Round Robin Algorithm in Distribute Stream Parallelism of SQL Server Execution Plan
Round Robin Algorithm in Distribute Stream Parallelism of SQL Server Execution Plan
By : Kasim Wirama, MCDBA
I would like to show round robin implementation in distribute stream parallelism. Before I talk about round robin specific in distribute stream parallelism, let revisit about distribute stream parallelism.
In internal execution plan generated by optimizer, parallelism contains two or more threads, and each threads could have one/more producers and one/more subscribers. In case of distribute stream parallelism, there is one producer thread and two or more consumer threads. So we move further to round robin discussion specific to distribute stream in parallelism.
I take script example from “Parallelism in Nested Loop” posting (http://geeks.netindonesia.net/blogs/kasim.wirama/archive/2008/07/12/parallelism-in-nested-loop.aspx). After that, turn on graphical execution plan toolbar, and execute the following query here :
select
t1.col1, t1.col2, t1.col3
from
(
select top 100
col1, col2, col3
from bigtable
order by col2
) as t1
join anotherbigtable as t2
on t1.col1 = t2.col1
Execution plan for the query is :
|--Parallelism(Gather Streams)
|--Nested Loops(Inner Join, OUTER REFERENCES:([tempdb].[dbo].[bigtable].[col1], [Expr1005]) WITH
|--Parallelism(Distribute Streams, RoundRobin Partitioning)
| |--Top(TOP EXPRESSION:((100)))
| |--Parallelism(Gather Streams, ORDER BY:([tempdb].[dbo].[bigtable].[col2] ASC))
| |--Sort(TOP 100, ORDER BY:([tempdb].[dbo].[bigtable].[col2] ASC))
| |--Clustered Index Scan(OBJECT:([tempdb].[dbo].[bigtable].[PK__bigtable__182C9B23]))
|--Clustered Index Seek(OBJECT:([tempdb].[dbo].[anotherbigtable].[PK__anotherbigtable__5EBF139D] AS [t2]), SEEK:([t2].[col1]=[tempdb].[dbo].[bigtable].[col1]) ORDERED FORWARD)

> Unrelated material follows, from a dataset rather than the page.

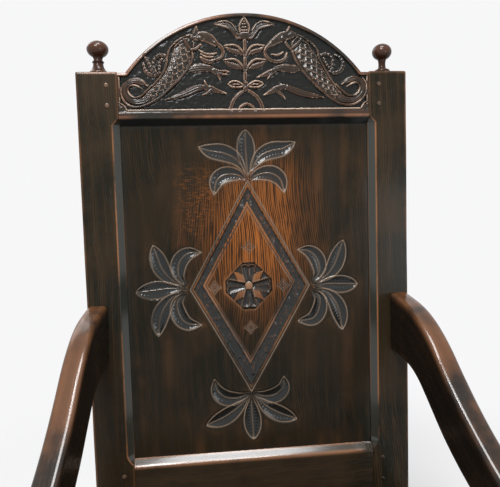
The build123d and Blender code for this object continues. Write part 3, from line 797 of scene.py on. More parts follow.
class Relief:
    """The face of a carved board, as heights of its vertices."""

    def __init__(self, x: Array, s: Array, height: Array, edges: Array) -> None:
        """Takes the vertices' places, their first heights and the edges between them."""
        self.x, self.s, self.h, self.edges = x, s, height.copy(), edges
        # recess darkens a place with dirt and painted shade, worn rubs it, bright paints a highlight on it,
        # and quiet keeps automatic wear and highlights away.
        self.recess, self.worn = np.zeros(len(x)), np.zeros(len(x))
        self.bright, self.quiet = np.zeros(len(x)), np.zeros(len(x))

    def near(self, stroke: Stroke, reach: float) -> Array:
        """Finds the vertices round a stroke.

        Args:
            stroke: the stroke.
            reach: how far beyond its widest place to look.

        Returns:
            Their numbers.
        """
        points = np.array(stroke.points)
        margin = max(stroke.widths) + reach
        low, high = points.min(axis=0) - margin, points.max(axis=0) + margin
        inside = (self.x > low[0]) & (self.x < high[0]) & (self.s > low[1]) & (self.s < high[1])
        return np.flatnonzero(inside)

    def carve(self, stroke: Stroke) -> None:
        """Leaves a stroke standing, with the gouge's bite beside it, or cuts it in if it is a groove.

        Args:
            stroke: the stroke.
        """
        chosen = self.near(stroke, 4.0)
        share, side, along, width = stroke.locate(self.x[chosen], self.s[chosen])
        gap = (share - 1.0) * width
        if stroke.profile is Profile.GROOVE:
            self.h[chosen] -= -stroke.crown * smooth(0.0, -width.max(), gap)
            return
        cover = smooth(0.5, -0.5, gap)
        surface = stroke.height(share, side, along, width)
        bite = 0.5 * soft_line(gap - 0.7, 0.8)
        self.h[chosen] = (self.h[chosen] - bite) * (1.0 - cover) + surface * cover

    def averaged(self, values: Array, rounds: int) -> Array:
        """Evens values out over the net.

        Args:
            values: one for each vertex.
            rounds: how often each one is averaged with its neighbours.

        Returns:
            The averaged values.
        """
        first, second = self.edges.T
        count = np.bincount(first, minlength=len(values)) + np.bincount(second, minlength=len(values)) + 1.0
        for _ in range(rounds):
            total = np.bincount(first, weights=values[second], minlength=len(values))
            total += np.bincount(second, weights=values[first], minlength=len(values))
            values = (values + total) / count
        return values

    def age(self, scale: float, rounds: int, spread: float = 0.5, painted_shine: float = 0.0) -> None:
        """Finds the hollows, darkened with dirt and painted shade, and the crests, rubbed and given a painted
        highlight where they aren't quiet.

        Args:
            scale: how far a place has to stand out to be wholly rubbed.
            rounds: how wide a neighbourhood it stands out of.
            spread: how rubbed a broad raised place is away from its crest.
            painted_shine: how strong the painted highlight on the sharpest crests is.
        """
        lift = self.h - self.averaged(self.h, rounds)
        wide = self.h - self.averaged(self.h, rounds * 6)
        found = np.clip(lift / scale, 0.0, 1.0) + np.clip(wide / 1.6, 0.0, spread)
        self.worn = np.clip(self.worn + found * (1.0 - np.clip(self.quiet, 0, 1)), 0, 1)
        crests = smooth(0.42, 0.85, lift / scale) * (self.quiet < 0.5)
        self.bright = np.clip(self.bright + painted_shine * crests, 0, 1)
        hollows = np.clip(-lift / scale, 0.0, 1.0) + np.clip(-wide / 1.6, 0.0, 0.5)
        self.recess = np.clip(self.recess + hollows, 0, 1)

    def store(self, mesh: Mesh) -> None:
        """Gives the mesh the marks that its finish reads."""
        for name in ("recess", "worn", "bright"):
            set_values(mesh, name, getattr(self, name))


def edges_of(mesh: Mesh) -> Array:
    """A mesh's edges as pairs of vertex numbers."""
    pairs = np.empty(len(mesh.edges) * 2, dtype=np.int64)
    mesh.edges.foreach_get("vertices", pairs)
    return pairs.reshape(-1, 2)


@dataclass
class Piece:
    """What each piece of the chair is made with: the back's plane and a finish."""

    plane: BackPlane
    finish: Material


@dataclass
class CarvedBoard(Piece):
    """What the crest rail and the panel share: a fine net for the face, drawn back to the thickness."""

    def close_back(self, piece: Object, thickness: float, face_count: int) -> None:
        """Draws the net's rim straight back and closes it.

        Args:
            piece: the net, whose first face_count vertices are the carved face.
            thickness: from the stiles' front faces to the board's back.
            face_count: how many vertices the face has.
        """
        back = self.plane.world(0.0, 0.0, 0.0) - self.plane.world(0.0, 0.0, thickness)
        take_up(piece)
        enter_edit(Pick.EDGES, "DESELECT")
        bpy.ops.mesh.select_non_manifold()
        bpy.ops.mesh.mark_sharp()
        bpy.ops.mesh.extrude_region_move(TRANSFORM_OT_translate={"value": tuple(back)})
        bpy.ops.mesh.edge_face_add()
        leave_edit()
        places = places_of(piece.data)
        rim = np.arange(len(places)) >= face_count
        normal = back / np.linalg.norm(back)
        level = self.plane.world(0.0, 0.0, -thickness) @ normal
        places[rim] += (level - places[rim] @ normal)[:, None] * normal
        set_places(piece.data, places)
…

I find out there 3 parallelisms, the first parallelism comes immediately after SORT operator, this is parallel scan, and just because TOP (n) requires single thread execution, so first parallelism is gather stream parallelism. The second parallelism is round robin partitioning, it means that it distribute sets of rows for multi threads in Nested Loops operator. And the topmost is gather stream parallelism.
In performance perspective, round robin partitioning is less desired operator because it handles no load balancing, and it is execution will stop here to gather complete TOP (n) records.
Parallelism is not bad at all, but there is some kinds of parallelism you need to be aware about and take appropriate action to correct the execution plan either by indexing or rewriting a problematic query.